Advertisement

More evidence that breast cancer is not just one disease

Share

This article was originally on a blog post platform and may be missing photos, graphics or links. See About archive blog posts.

Breast cancer cells have genomes that are chopped up and reassembled far more extensively than scientists previously knew -- and in widely varying ways, researchers from the Wellcome Trust Sanger Institute in the UK said Wednesday in the journal Nature. The finding adds even more weight to the idea that breast cancer is not one disease, but many.

In the study, researchers scanned the genomes of 24 different breast cancer tumors and found 2,166 rearrangements — deletions and duplications in chunks of the genome caused by pieces breaking then sticking back together. Analyzing more closely, the team found that many of these rearrangements were due to tandem duplication, which is when a small segment of DNA gets copied and repeated again and again.

Advertisement

“Despite being the commonest class of rearrangement in breast cancer, tandem duplications have previously been overlooked,” the study’s authors wrote in their paper. That’s because older genetic tools were only sensitive enough to detect larger changes.
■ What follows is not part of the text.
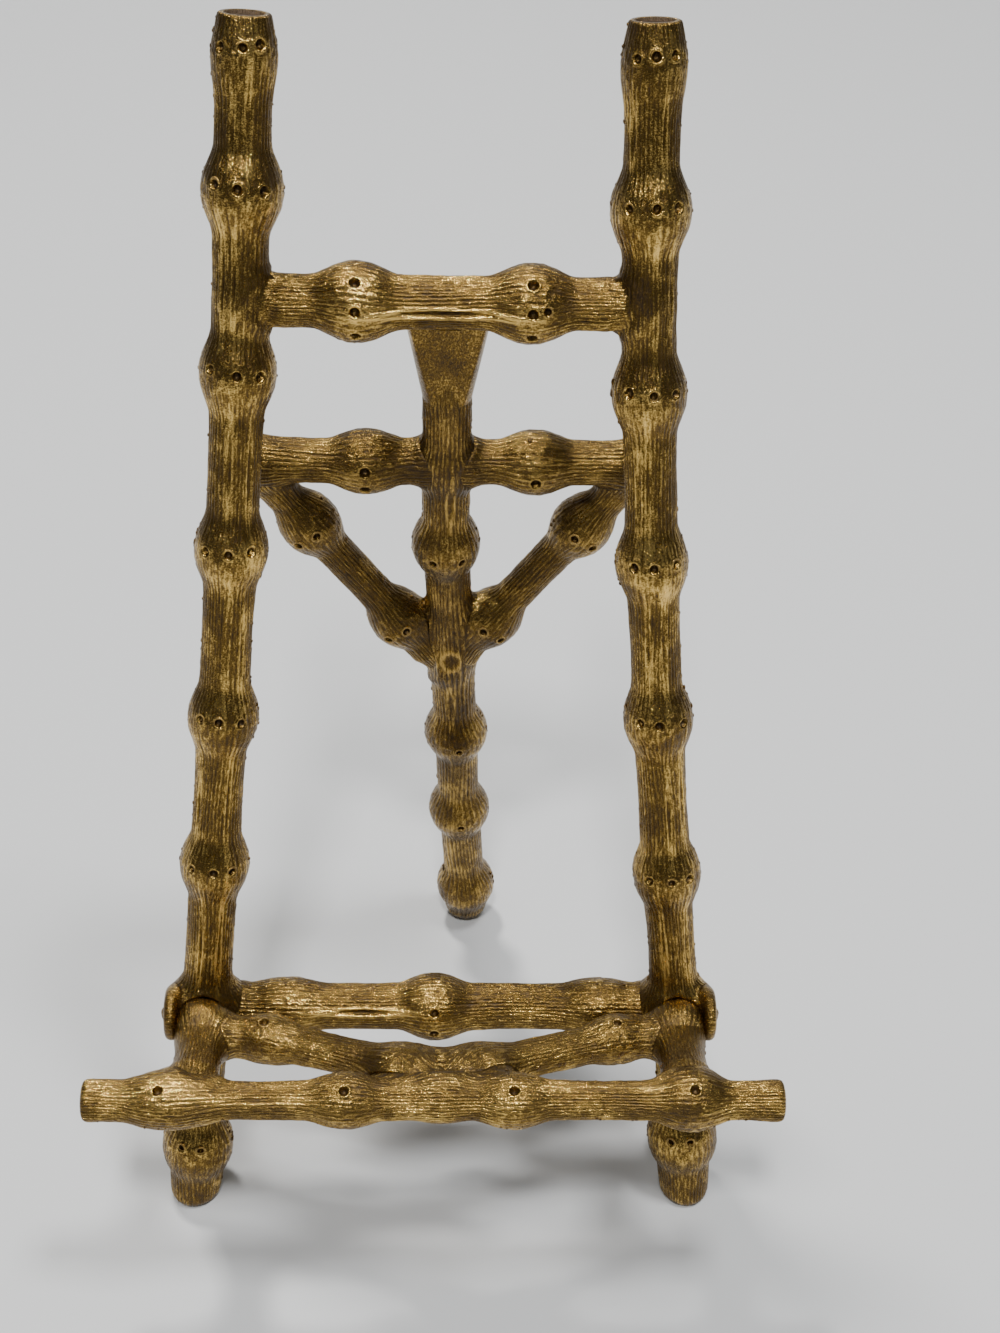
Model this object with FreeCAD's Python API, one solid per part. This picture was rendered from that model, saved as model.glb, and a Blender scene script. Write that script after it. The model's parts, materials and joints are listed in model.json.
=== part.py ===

The scientists spotted many differences between the 24 cancer cell lines, highlighting the fact that breast cancer can arise from a variety of genetic mistakes. One cancer line displayed just a single rearrangement in its chromosomes. Others had many more, and one line had at least 238. The high number of anomalies in that line could point to a “defect in the machinery that maintains and repairs DNA,” Andy Futreal, one of the study’s authors, said in a statement from the Sanger Institute.
If that’s the case, it is possible that new and more effective cancer-fighting therapies could be designed specifically for those cancers with defective DNA repair machinery, the scientists said.